A guerra e o desenvolvimento da aviação comercial conspiraram para atenuar as esperanças de igualdade no ar. Mulheres pilotos experientes como LaRoche e Katherine Stinson voluntariaram-se para servir nas forças aéreas emergentes dos seus países durante a Primeira Guerra Mundial. Foram rejeitadas. As forças armadas preferiam treinar homens sem experiência. O mesmo padrão ocorreu na Segunda Guerra Mundial, embora as Mulheres Piloto de Serviço da Força Aérea (WASPs) tenham transportado aviões militares norte americanos e pilotos civis durante o conflito. (A União Soviética, porém, teve três regimentos de combate aéreo femininos.)

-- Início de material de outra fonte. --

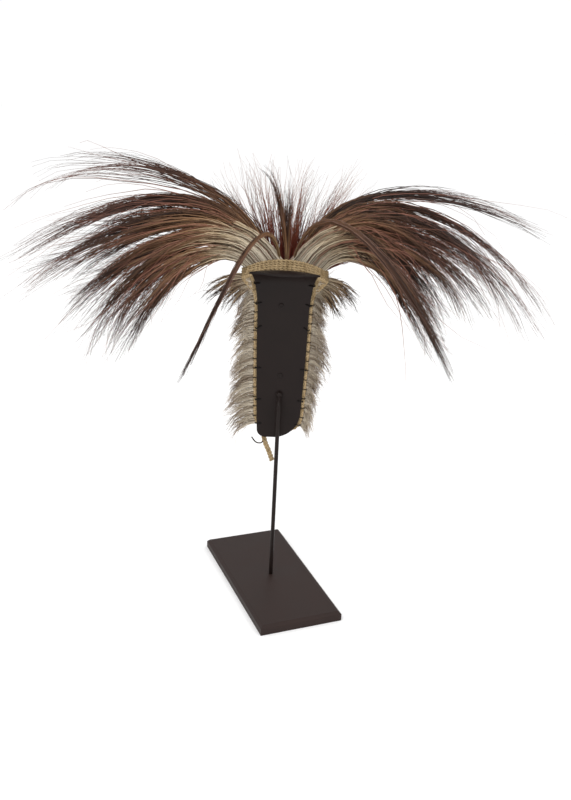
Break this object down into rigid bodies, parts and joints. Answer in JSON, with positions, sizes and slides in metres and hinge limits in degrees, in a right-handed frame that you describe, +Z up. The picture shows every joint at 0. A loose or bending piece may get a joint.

O sonho de todas as famílias terem um jacto privado nunca se materializou. A infra-estrutura necessária seria demasiado pesada. Em vez disso, a indústria da aviação comercial desenvolveu-se contratando homens – muitos dos quais tinham sido formados como pilotos pelas forças armadas. Não valia a pena salientar, como Earhart fez, que se as mulheres tivessem acesso à formação e aos equipamentos que os homens tinham os seus resultados seriam certamente tão bons”.
Helen Richey tornou-se a primeira mulher piloto comercial em 1934, mas foi perseguida até se afastar do seu trabalho. O Departamento do Comércio dos EUA., sob pressão do Sindicato dos Pilotos, inteiramente masculino, decretou que as mulheres não podiam pilotar voos com más condições meteorológicas (anteriormente já tinham considerado “manter as mulheres piloto em terra nove dias por mês durante a menstruação”, segundo Ware).
Não houve mais mulheres piloto em voos comerciais até 1973, quando Emily Howell Warner foi contratada pela Frontier.